How Europe copes with drug trafficing

Emerging Europe
How Europe copes with drug trafficing

While cocaine use is far less prevalent in emerging Europe than many other parts of the continent, a vast network of criminal organisations based in the Western Balkans is feeding the habit of Western Europe, the world’s second largest consumer of the expensive illicit drug cocaine, surpassed only by North America. Now, a new report, Cocaine Insights, published jointly by Europol and the United Nations Office on Drugs and Crime (UNODC), has exposed just how much influence these criminal organisations wield, Emerging Europe writes.

With the majority of the world’s cocaine sourced in countries in Central and South America, especially Colombia, its transportation to Europe has become a lucrative business venture which “Albanian-speaking and Western Balkans criminal networks” have been actively pursing, the report claims. The research finds that these Western Balkans groups have become so prolific, they now challenge the supremacy of well-established networks such as the Italian ‘Ndrangheta. “Albanian-speaking and Serbo-Croatian-speaking groups are increasingly active in procuring large amounts of cocaine at source [in South America],” the report says. It is further claims that the increased involvement of Albanian-speaking groups in the trafficking of cocaine to Europe over the past decade has led to an overall decrease in the wholesale price of the drug throughout the continent from 2012 onwards.

According to Fabian Zhilla, senior national advisor for the Global Initiative Against Transnational Organised Crime (GI-TOC) and professor of law and ethics at the Canadian Institute of Technology in Albania, the incentives for organised groups originating in Albania and neighbouring states to get involved are numerous. “The cocaine trade is seen as a very lucrative business and worth taking risks for,” he tells Emerging Europe.  “The drug yields a high profit in a short amount of time, and so most of these criminal organisations have shifted to this product.” “Other factors include geographic position and high levels of corruption in the Western Balkans, which in turn facilitates money laundering, poor economic standards, and a low risk of investigation,” Zhilla explains.

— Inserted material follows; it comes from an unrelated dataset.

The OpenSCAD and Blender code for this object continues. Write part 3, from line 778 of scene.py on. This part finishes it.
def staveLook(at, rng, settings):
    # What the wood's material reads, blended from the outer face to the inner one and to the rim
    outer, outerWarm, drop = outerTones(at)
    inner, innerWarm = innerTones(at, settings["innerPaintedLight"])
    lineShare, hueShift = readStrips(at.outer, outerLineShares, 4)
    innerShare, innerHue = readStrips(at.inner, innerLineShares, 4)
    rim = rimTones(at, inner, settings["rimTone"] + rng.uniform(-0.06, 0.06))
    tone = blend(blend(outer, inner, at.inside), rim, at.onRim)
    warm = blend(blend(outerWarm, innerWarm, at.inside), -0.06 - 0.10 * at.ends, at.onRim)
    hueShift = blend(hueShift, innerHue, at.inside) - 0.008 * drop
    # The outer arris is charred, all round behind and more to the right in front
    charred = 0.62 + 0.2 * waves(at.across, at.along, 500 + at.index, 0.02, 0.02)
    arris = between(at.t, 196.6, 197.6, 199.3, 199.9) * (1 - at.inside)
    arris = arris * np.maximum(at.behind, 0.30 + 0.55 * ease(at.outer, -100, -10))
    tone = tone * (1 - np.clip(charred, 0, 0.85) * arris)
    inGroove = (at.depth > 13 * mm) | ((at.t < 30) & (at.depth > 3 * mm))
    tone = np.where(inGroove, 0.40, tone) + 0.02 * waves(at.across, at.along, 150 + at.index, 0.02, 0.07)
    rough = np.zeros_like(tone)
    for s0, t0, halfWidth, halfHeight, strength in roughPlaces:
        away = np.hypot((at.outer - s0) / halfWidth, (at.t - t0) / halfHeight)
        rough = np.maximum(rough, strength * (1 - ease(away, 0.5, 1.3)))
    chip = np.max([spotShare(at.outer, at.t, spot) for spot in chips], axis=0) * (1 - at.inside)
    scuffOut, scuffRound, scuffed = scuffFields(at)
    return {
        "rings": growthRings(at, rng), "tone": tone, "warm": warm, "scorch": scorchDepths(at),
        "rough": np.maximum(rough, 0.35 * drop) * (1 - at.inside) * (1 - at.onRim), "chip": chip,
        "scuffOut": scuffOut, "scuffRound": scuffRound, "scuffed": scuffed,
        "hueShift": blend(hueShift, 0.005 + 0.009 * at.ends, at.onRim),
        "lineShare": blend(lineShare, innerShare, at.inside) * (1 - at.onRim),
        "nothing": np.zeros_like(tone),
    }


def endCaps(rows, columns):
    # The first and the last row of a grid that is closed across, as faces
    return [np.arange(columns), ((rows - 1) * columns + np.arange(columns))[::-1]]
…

Bojan Elek, an organised crime researcher at the Belgrade Centre for Security Policy, offers a similar explanation as to why criminal groups from Serbia and elsewhere in the region have been so successful in the cocaine business. “Several factors influence the prominence of organised crime groups from the Western Balkans on the global drug trafficking scene,” he tells Emerging Europe. “There are geographical ones, with the infamous Balkans Route being one of the major channels for drugs transiting into Europe. There are socio-economic ones too, emerging from the wars of the 1990 – sanctions, and economic hardship – which gave rise to criminality which became a normalised part of everyone’s life.”

Addressing the problem

The Europol/UNODC report says that the scale of the problem is increasingly significant, making it important that local leaders take action to curb the presence of drug trafficking groups. “Local leadership can first eradicate corruption and give hope to young people by attracting and promoting meritocracy. Similarly, attracting investment and creating job opportunities which can compete with the demand of the cocaine market could also be beneficial,” says Zhilla. “Cooperation between civil society and local influential actors is also important to raise awareness about the risks that grey money poses both to society and the economy,” he further argues. Elek offers a more sceptical account of the ability of local leaders to handle a problem of this magnitude. “The most important factor for the existence of drug trafficking groups in the Western Balkans is political, with several governments in the region having direct and proven ties with such groups,” he argues.

Some success

Nonetheless, cooperation between the EU, the Western Balkans states and other relevant actors in the region has yielded some results. According to the report, in 2019, Operation Familia, coordinated by the United States Drug Enforcement Administration (DEA) and Europol, led to the seizure of more than a ton of cocaine from a “Balkan-based” trafficking network. During the operation, authorities also confiscated two million euros in cash and more than one million euros in luxury goods, including watches and vehicles which were confiscated in Croatia, Czechia, Serbia, Slovenia and Switzerland, all linked to the same network.

In 2020, a joint investigation across the continent led to the dismantling of Kompania Bello, which has been described as one of Europe’s most active Albanian-speaking networks trafficking cocaine into Europe. The operation found and seized four tons of cocaine and over 5.5 million euros in cash, with 20 arrests being made across Italy, the Netherlands, Germany, Greece, Romania, Hungary, Spain, Albania, and the United Arab Emirates.